If we try to identify the major social groups in colonial Assam, it can be seen that along with the British and the Americans that were small but powerful groups, there were the Marwaris, Hindu Bengalis, Nepalis, Biharis, Bengali Muslims and Adivasis as well, that added colour to the demographic profile of the province. That was just the beginning of the entire history and legacy of migration that remains a reality in society and politics of Assam even today.

During the post-colonial period, it was the same story as migration continued from East Pakistan. In the 1970s the Mukti Bahini - a Bengali resistance group under the leadership of Sheikh Mujibur Rahman had raised the banner of revolt against the oppression and exploitation of West Pakistan, with the collaboration of the Indian army to liberate East Pakistan that had led to the formation of Bangladesh.

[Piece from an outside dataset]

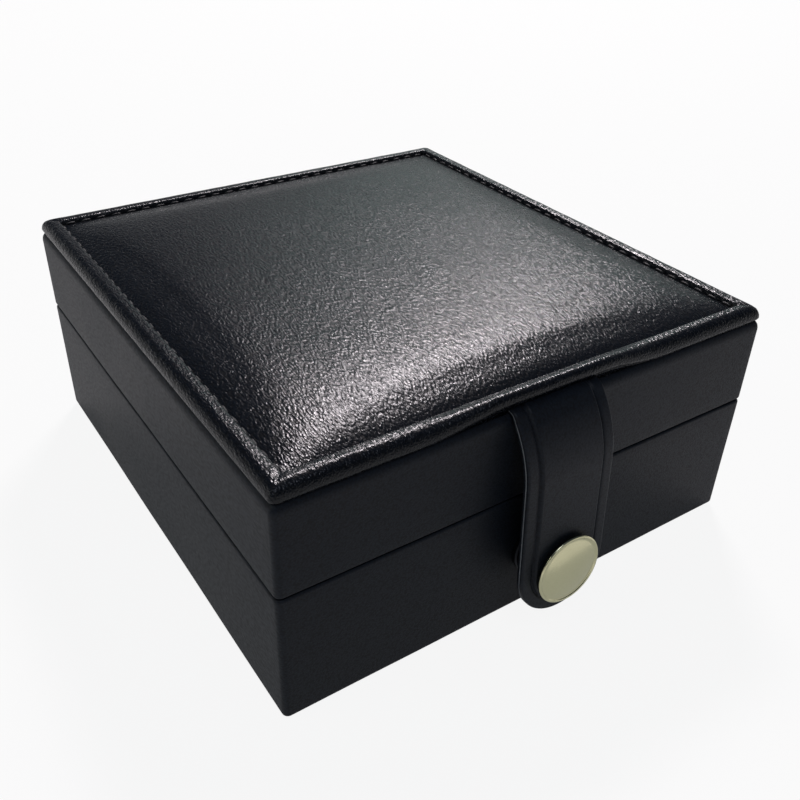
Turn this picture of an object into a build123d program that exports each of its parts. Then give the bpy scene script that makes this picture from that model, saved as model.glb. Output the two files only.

At that time, there was a kind of friendly welcome to the huge Bangladeshi refugees who migrated to Assam with a transit in the refugee camps. In our adda at the Dhubri circuit house, Chakravorty sang Bhupen Hazarika's Joy joynavajata Bangladesh, Joy joy Mukti Bahini, Bharatiyasanyar sate rasila maitrirkahini. It was during this post-colonial period that the Congress, being the major political party in the country, was accused of using the migrants from East Pakistan as a vote bank. It was pointed out in several socio-political analyses that the migrants from East Pakistan became a major vote bank for the Congress party along with that of the tea-garden labourers whose ancestors had also migrated to this part of the country from the areas of the Chotanagpur plateau in search of livelihood opportunities.

The Mangaldai byelection to Lok Sabha in 1979 was a turning point in the history of anti-migrant movement in Assam. When it was revealed that the electoral rolls of the Mangaldai Lok Sabha constituency had contained a large number of foreigners, AASU immediately took up the issue and demanded a postponement of the byelection until and unless the voter lists were corrected with the deletion of the names of the foreigners.

Nearly 70,000 complaints were lodged, challenging the authenticity of citizenship of a large number of people. That was the starting point of the six-year-long Assam Movement that had demanded the identification, deletion of foreigners' names from the voter lists and their immediate deportation. The movement had resulted in the Assam Accord in 1985 and subsequently the newly formed Asom Gana Parishad (AGP) came to power defeating the Congress. The AGP was riding high on the promise of a Xonor Asom free of Bangladeshis.

Three decades later, the BJP with its allies AGP, BPF, Tiwa and Rabha Jatiya Oikya Mancha is ready to script history with a massive mandate from the masses that it has secured in its favour in the recently-concluded elections. No doubt it was an impressive marketing and branding of the identity plan of the Indian people in Assam. At the ideological level, it is undoubtedly a new template that forms a much wider proposition than that which had developed in 1985 on the issue of Assamese identity. There has been a transformation of this relatively narrower proposition of Assamese identity to that of the Indian identity in Assam. The template in electoral terms had a mesmerising impact on the electorate and the threat points of such a crisis situation were targeted.

The obvious result was the marginalisation of the Congress and the AIUDF widely perceived as the initiator of the crisis in the eyes of the people.

We have already seen two massive victories, one in 1985 and the other in the just-concluded elections on the question of identity. But can victory be the end of it? Will it be wrong on our part to think in terms of certain immediate policy and administrative decisions on the issue of Bangladeshi migrants?

While electioneering in Assam as a part of the Lok Sabha elections, Prime Minister Narendra Modi had announced that there would be no Bangladeshis in Assam from the day on which results to the Lok Sabha elections would be announced. Interestingly, the BJP government, after securing power at the Centre, had almost regularised the citizenship of the Bangladeshi Hindus in Assam by providing them refugee status.

The problem, in fact, continues and there is no sign of an immediate solution. Hearing the news of refugee status of Bengali Hindus, my student called to say, "Sir, can this be a new approach of freeing Assam from the Bangladeshis? If the Bangladeshis in Assam can be converted overnight as Indians, Assam will definitely be free from Bangladeshis!"